_Goal of the exercise:_ Restate, exactly and only, the lines from the first through the line containing "them, Z up.".
>> Begin Dataset extract
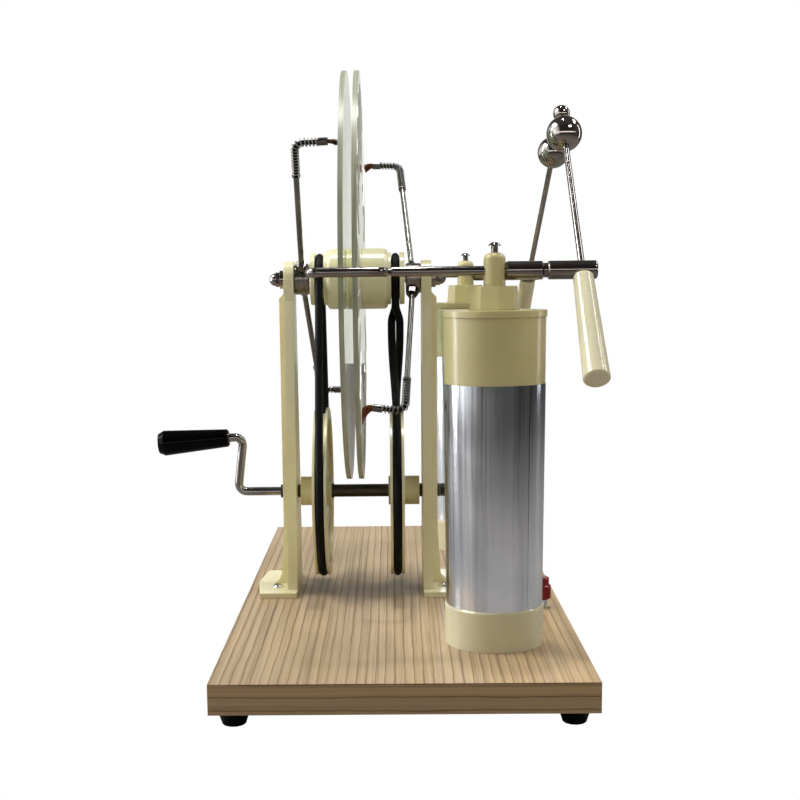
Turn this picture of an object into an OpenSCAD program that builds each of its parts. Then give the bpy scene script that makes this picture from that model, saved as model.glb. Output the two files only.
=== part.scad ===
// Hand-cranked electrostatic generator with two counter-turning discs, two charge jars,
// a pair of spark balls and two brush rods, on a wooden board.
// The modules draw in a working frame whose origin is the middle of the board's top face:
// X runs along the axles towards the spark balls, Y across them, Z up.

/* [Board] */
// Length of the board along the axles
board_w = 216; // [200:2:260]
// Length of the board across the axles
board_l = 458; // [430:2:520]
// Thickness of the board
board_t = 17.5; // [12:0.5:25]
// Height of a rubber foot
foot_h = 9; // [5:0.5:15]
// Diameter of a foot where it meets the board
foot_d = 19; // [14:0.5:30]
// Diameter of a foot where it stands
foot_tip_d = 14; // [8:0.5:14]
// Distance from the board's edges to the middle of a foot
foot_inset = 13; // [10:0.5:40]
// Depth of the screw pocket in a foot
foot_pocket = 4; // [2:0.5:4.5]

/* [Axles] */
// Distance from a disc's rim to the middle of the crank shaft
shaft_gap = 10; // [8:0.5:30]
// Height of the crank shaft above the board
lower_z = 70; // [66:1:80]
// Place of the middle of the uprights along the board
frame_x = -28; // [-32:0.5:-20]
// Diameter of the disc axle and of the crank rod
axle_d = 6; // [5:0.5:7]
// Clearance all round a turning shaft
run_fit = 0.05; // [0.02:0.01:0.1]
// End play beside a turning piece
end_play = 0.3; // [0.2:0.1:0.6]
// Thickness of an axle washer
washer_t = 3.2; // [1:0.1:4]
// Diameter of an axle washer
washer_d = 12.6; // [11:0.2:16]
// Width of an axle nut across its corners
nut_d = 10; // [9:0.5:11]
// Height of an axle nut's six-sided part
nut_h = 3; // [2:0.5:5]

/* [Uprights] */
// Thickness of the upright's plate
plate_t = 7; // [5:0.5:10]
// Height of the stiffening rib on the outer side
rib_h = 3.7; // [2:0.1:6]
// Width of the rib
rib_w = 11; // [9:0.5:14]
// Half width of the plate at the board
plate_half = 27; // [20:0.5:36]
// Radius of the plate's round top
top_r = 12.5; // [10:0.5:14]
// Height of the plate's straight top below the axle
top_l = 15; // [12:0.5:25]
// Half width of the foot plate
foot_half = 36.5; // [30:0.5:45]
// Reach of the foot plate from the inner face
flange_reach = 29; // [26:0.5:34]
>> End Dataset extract
_Output:_
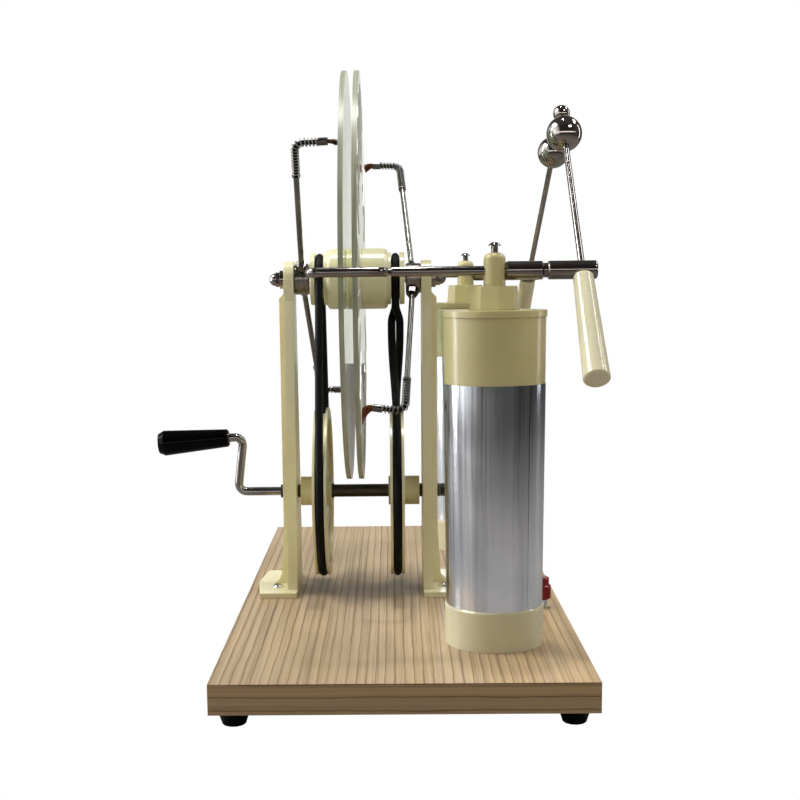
Turn this picture of an object into an OpenSCAD program that builds each of its parts. Then give the bpy scene script that makes this picture from that model, saved as model.glb. Output the two files only.
=== part.scad ===
// Hand-cranked electrostatic generator with two counter-turning discs, two charge jars,
// a pair of spark balls and two brush rods, on a wooden board.
// The modules draw in a working frame whose origin is the middle of the board's top face:
// X runs along the axles towards the spark balls, Y across them, Z up.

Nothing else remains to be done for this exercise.